So all can get into the game
Participants also learn at school fundraiser for WDSRA
The idea started two years ago.
SS Peter and Paul School assistant volleyball coach Sharon Gedvilas frequently wore a WDSRA T-shirt to the eighth-grade boys practices.
One day, head coach Mary Ellen Whelan inquired about the organization Gedvilas supported and found out it was the Western DuPage Special Recreation Association. Whelan's husband is wheelchair bound, so the cause immediately drew her interest.
Gedvilas is the superintendent of finance and personnel for WDSRA and has kids at SS Peter and Paul. The circumstances jelled perfectly.
And so an idea was born. SS Peter and Paul, in conjunction with WDSRA, hosted its third annual volleyball fundraiser Tuesday at the Naperville school.
"We decided on it on a Sunday and hosted it on a Monday," Gedvilas recalled of the inaugural fundraiser. "The tough part was getting the gym. This time of the year is difficult because volleyball is still going on."
The event pitted the two eighth-grade teams of each gender, sandwiched around an enlightening wheelchair basketball demonstration.
"It was hard but it was fun," Claire Erlenbern said. "It's something new because you couldn't use your legs at all."
Fellow eighth-grader Anthony Gedvilas had similar thoughts.
"It's harder than I thought it would be," he said.
WDSRA athletics coordinator Amie Chrisman spoke briefly about adapted sports before the demonstration.
"Just getting to see guys who wouldn't get to play sports get to play sports is so rewarding," Chrisman, who has worked for WDSRA, said.
Seventeen-year-old Benet student Tyler Gedvilas attended the fundraiser and has experience as an assistant volleyball coach for Special Olympics athletes. Giving back rewards him, too.
"It's one of the best feelings I think anyone can have," he said.
The A2 girls earned bragging rights with their 25-20, 16-25, 15-12 win over the A2 boys. In the night's second match, the A1 boys defeated the A1 girls 25-15, 26-24.
Both matches provided plenty of excitement and fun and participants had fun trying wheelchair basketball, but the evening's main purposes were raising awareness of WDSRA and raising money for the program.
Event organizers raised just over $500 from the $2 admission fee. SS. Peter and Paul's athletic association will match that total.

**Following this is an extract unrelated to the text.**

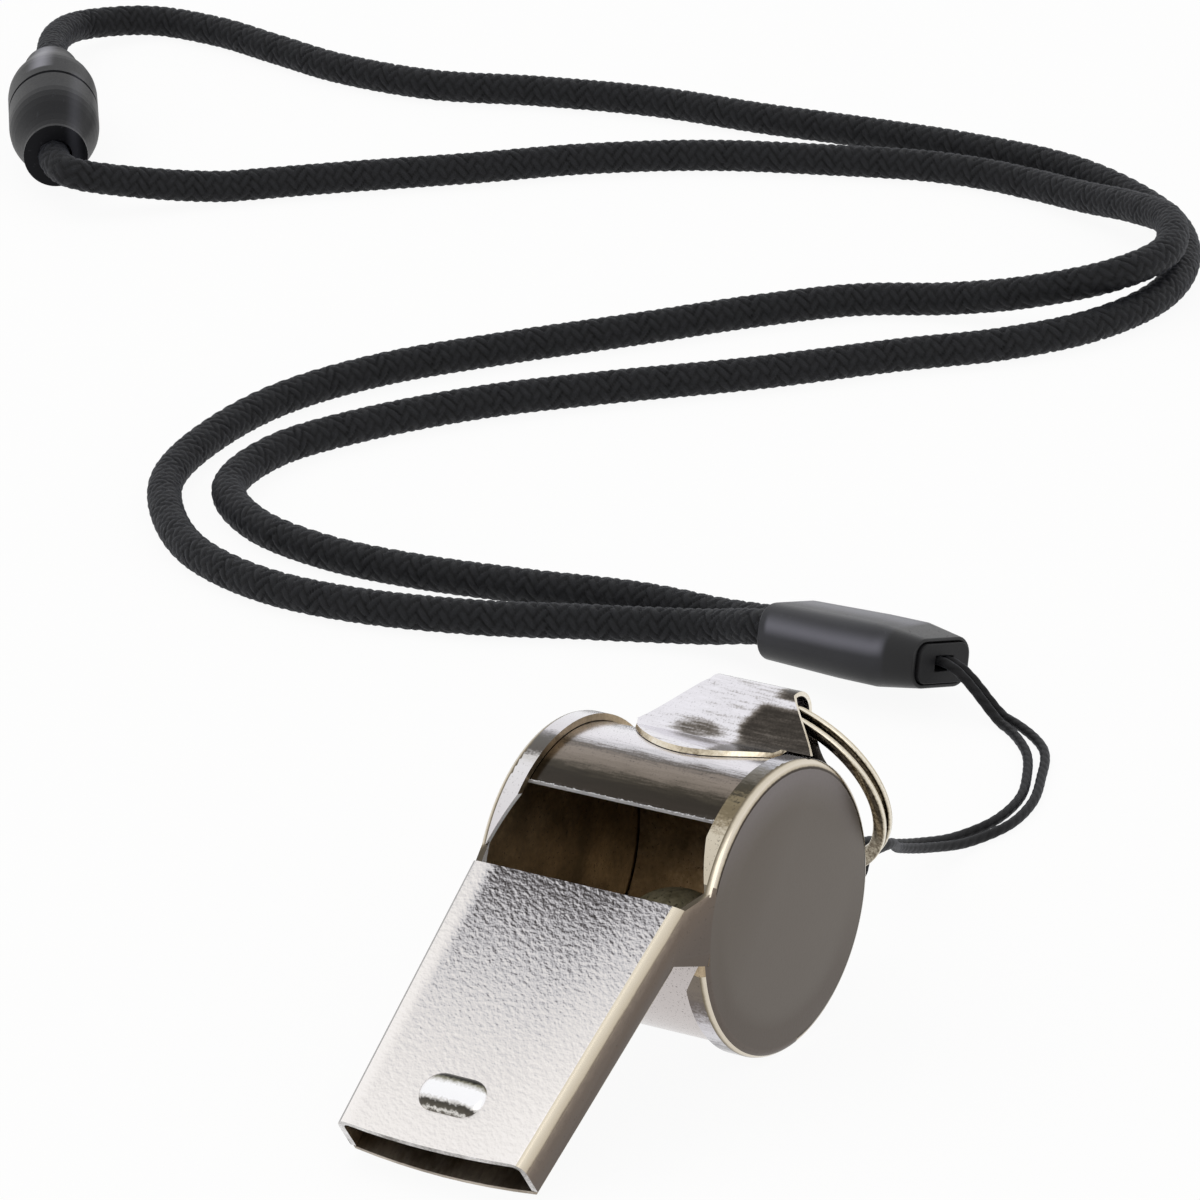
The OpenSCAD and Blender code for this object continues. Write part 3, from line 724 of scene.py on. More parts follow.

Athletes also pay to play in the volleyball matches. Gedvilas said the event raised $1,200 last year.
"The main thing we want to do is promote awareness," she said.
For adapted sports coordinator Kevin Hosea, WDSRA's mission is very personal. He started working for the organization in June and is a Cincinnati native who has participated in adapted sports most of his life.
At 24, Hosea teaches kids and adults the wheelchair basketball fundamentals.
"It helps since I can relate to what they're going through," he said by phone Oct. 28. "I've been there."